*Your objective:*
Repeat every line below exactly as it reads.

--- BEGIN Data block ---

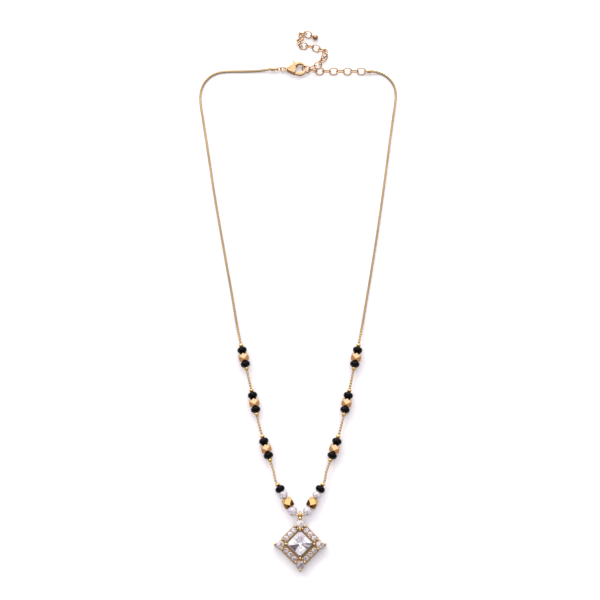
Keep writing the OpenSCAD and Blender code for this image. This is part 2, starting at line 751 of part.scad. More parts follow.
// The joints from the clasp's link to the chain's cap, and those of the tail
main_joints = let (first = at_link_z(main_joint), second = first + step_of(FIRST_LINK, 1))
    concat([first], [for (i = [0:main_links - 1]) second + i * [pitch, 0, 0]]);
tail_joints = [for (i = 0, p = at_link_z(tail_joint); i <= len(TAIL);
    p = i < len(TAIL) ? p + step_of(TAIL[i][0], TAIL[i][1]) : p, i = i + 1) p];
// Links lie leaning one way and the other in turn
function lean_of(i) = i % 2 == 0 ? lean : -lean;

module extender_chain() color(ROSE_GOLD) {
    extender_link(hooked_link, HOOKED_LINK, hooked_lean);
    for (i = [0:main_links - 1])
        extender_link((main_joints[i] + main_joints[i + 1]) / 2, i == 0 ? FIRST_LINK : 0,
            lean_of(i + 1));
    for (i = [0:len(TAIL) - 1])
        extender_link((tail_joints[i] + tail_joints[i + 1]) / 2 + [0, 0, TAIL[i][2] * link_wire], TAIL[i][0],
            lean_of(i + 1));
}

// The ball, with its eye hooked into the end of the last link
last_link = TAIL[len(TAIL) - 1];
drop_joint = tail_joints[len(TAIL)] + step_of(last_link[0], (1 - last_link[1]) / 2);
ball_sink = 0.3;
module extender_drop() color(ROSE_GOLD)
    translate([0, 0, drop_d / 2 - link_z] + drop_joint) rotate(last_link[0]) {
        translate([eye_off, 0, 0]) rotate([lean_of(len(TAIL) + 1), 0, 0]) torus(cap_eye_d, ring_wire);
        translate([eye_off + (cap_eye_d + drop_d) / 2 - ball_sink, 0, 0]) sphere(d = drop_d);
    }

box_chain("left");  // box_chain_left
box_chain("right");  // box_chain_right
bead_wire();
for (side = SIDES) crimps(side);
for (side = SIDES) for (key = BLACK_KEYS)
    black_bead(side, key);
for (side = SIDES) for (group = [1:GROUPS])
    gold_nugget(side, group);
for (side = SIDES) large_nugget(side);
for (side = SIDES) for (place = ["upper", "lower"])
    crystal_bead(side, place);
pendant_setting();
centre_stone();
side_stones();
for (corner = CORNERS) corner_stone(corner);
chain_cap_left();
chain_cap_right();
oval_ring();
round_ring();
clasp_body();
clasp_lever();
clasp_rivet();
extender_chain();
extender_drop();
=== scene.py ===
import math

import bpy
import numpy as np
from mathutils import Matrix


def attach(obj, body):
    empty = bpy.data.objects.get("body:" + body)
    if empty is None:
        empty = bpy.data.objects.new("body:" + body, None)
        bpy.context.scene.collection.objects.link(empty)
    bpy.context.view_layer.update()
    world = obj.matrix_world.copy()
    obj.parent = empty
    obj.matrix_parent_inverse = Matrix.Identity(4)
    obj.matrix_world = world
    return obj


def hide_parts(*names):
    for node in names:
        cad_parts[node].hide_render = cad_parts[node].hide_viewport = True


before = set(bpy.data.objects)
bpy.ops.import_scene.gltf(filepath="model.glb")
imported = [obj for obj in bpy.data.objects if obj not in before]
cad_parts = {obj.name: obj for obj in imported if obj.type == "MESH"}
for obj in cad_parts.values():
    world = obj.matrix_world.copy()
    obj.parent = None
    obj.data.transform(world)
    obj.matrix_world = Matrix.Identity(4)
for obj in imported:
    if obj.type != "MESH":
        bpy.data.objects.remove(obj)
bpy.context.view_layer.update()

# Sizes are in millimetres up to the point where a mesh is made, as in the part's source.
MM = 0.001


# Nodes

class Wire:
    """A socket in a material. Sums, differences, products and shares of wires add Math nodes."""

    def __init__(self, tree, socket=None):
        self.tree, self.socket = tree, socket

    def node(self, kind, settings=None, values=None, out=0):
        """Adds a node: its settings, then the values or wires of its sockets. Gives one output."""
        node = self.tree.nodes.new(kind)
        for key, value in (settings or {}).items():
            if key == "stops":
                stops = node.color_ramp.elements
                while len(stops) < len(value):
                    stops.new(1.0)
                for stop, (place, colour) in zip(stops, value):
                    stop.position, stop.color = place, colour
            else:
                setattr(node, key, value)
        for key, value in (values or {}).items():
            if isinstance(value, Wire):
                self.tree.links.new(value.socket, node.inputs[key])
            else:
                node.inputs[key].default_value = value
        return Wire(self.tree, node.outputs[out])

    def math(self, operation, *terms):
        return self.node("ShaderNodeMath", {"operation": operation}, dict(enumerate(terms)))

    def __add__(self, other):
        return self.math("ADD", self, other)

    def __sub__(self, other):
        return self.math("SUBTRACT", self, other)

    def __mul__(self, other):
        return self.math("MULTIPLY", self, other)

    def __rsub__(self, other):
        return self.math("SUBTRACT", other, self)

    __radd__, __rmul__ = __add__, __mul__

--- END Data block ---

*Reply to the exercise:*
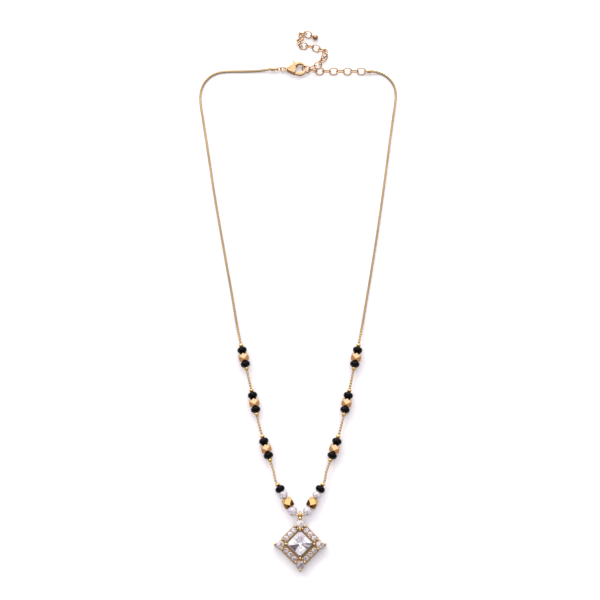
Keep writing the OpenSCAD and Blender code for this image. This is part 2, starting at line 751 of part.scad. More parts follow.
// The joints from the clasp's link to the chain's cap, and those of the tail
main_joints = let (first = at_link_z(main_joint), second = first + step_of(FIRST_LINK, 1))
    concat([first], [for (i = [0:main_links - 1]) second + i * [pitch, 0, 0]]);
tail_joints = [for (i = 0, p = at_link_z(tail_joint); i <= len(TAIL);
    p = i < len(TAIL) ? p + step_of(TAIL[i][0], TAIL[i][1]) : p, i = i + 1) p];
// Links lie leaning one way and the other in turn
function lean_of(i) = i % 2 == 0 ? lean : -lean;

module extender_chain() color(ROSE_GOLD) {
    extender_link(hooked_link, HOOKED_LINK, hooked_lean);
    for (i = [0:main_links - 1])
        extender_link((main_joints[i] + main_joints[i + 1]) / 2, i == 0 ? FIRST_LINK : 0,
            lean_of(i + 1));
    for (i = [0:len(TAIL) - 1])
        extender_link((tail_joints[i] + tail_joints[i + 1]) / 2 + [0, 0, TAIL[i][2] * link_wire], TAIL[i][0],
            lean_of(i + 1));
}

// The ball, with its eye hooked into the end of the last link
last_link = TAIL[len(TAIL) - 1];
drop_joint = tail_joints[len(TAIL)] + step_of(last_link[0], (1 - last_link[1]) / 2);
ball_sink = 0.3;
module extender_drop() color(ROSE_GOLD)
    translate([0, 0, drop_d / 2 - link_z] + drop_joint) rotate(last_link[0]) {
        translate([eye_off, 0, 0]) rotate([lean_of(len(TAIL) + 1), 0, 0]) torus(cap_eye_d, ring_wire);
        translate([eye_off + (cap_eye_d + drop_d) / 2 - ball_sink, 0, 0]) sphere(d = drop_d);
    }

box_chain("left");  // box_chain_left
box_chain("right");  // box_chain_right
bead_wire();
for (side = SIDES) crimps(side);
for (side = SIDES) for (key = BLACK_KEYS)
    black_bead(side, key);
for (side = SIDES) for (group = [1:GROUPS])
    gold_nugget(side, group);
for (side = SIDES) large_nugget(side);
for (side = SIDES) for (place = ["upper", "lower"])
    crystal_bead(side, place);
pendant_setting();
centre_stone();
side_stones();
for (corner = CORNERS) corner_stone(corner);
chain_cap_left();
chain_cap_right();
oval_ring();
round_ring();
clasp_body();
clasp_lever();
clasp_rivet();
extender_chain();
extender_drop();
=== scene.py ===
import math

import bpy
import numpy as np
from mathutils import Matrix


def attach(obj, body):
    empty = bpy.data.objects.get("body:" + body)
    if empty is None:
        empty = bpy.data.objects.new("body:" + body, None)
        bpy.context.scene.collection.objects.link(empty)
    bpy.context.view_layer.update()
    world = obj.matrix_world.copy()
    obj.parent = empty
    obj.matrix_parent_inverse = Matrix.Identity(4)
    obj.matrix_world = world
    return obj


def hide_parts(*names):
    for node in names:
        cad_parts[node].hide_render = cad_parts[node].hide_viewport = True


before = set(bpy.data.objects)
bpy.ops.import_scene.gltf(filepath="model.glb")
imported = [obj for obj in bpy.data.objects if obj not in before]
cad_parts = {obj.name: obj for obj in imported if obj.type == "MESH"}
for obj in cad_parts.values():
    world = obj.matrix_world.copy()
    obj.parent = None
    obj.data.transform(world)
    obj.matrix_world = Matrix.Identity(4)
for obj in imported:
    if obj.type != "MESH":
        bpy.data.objects.remove(obj)
bpy.context.view_layer.update()

# Sizes are in millimetres up to the point where a mesh is made, as in the part's source.
MM = 0.001


# Nodes

class Wire:
    """A socket in a material. Sums, differences, products and shares of wires add Math nodes."""

    def __init__(self, tree, socket=None):
        self.tree, self.socket = tree, socket

    def node(self, kind, settings=None, values=None, out=0):
        """Adds a node: its settings, then the values or wires of its sockets. Gives one output."""
        node = self.tree.nodes.new(kind)
        for key, value in (settings or {}).items():
            if key == "stops":
                stops = node.color_ramp.elements
                while len(stops) < len(value):
                    stops.new(1.0)
                for stop, (place, colour) in zip(stops, value):
                    stop.position, stop.color = place, colour
            else:
                setattr(node, key, value)
        for key, value in (values or {}).items():
            if isinstance(value, Wire):
                self.tree.links.new(value.socket, node.inputs[key])
            else:
                node.inputs[key].default_value = value
        return Wire(self.tree, node.outputs[out])

    def math(self, operation, *terms):
        return self.node("ShaderNodeMath", {"operation": operation}, dict(enumerate(terms)))

    def __add__(self, other):
        return self.math("ADD", self, other)

    def __sub__(self, other):
        return self.math("SUBTRACT", self, other)

    def __mul__(self, other):
        return self.math("MULTIPLY", self, other)

    def __rsub__(self, other):
        return self.math("SUBTRACT", other, self)

    __radd__, __rmul__ = __add__, __mul__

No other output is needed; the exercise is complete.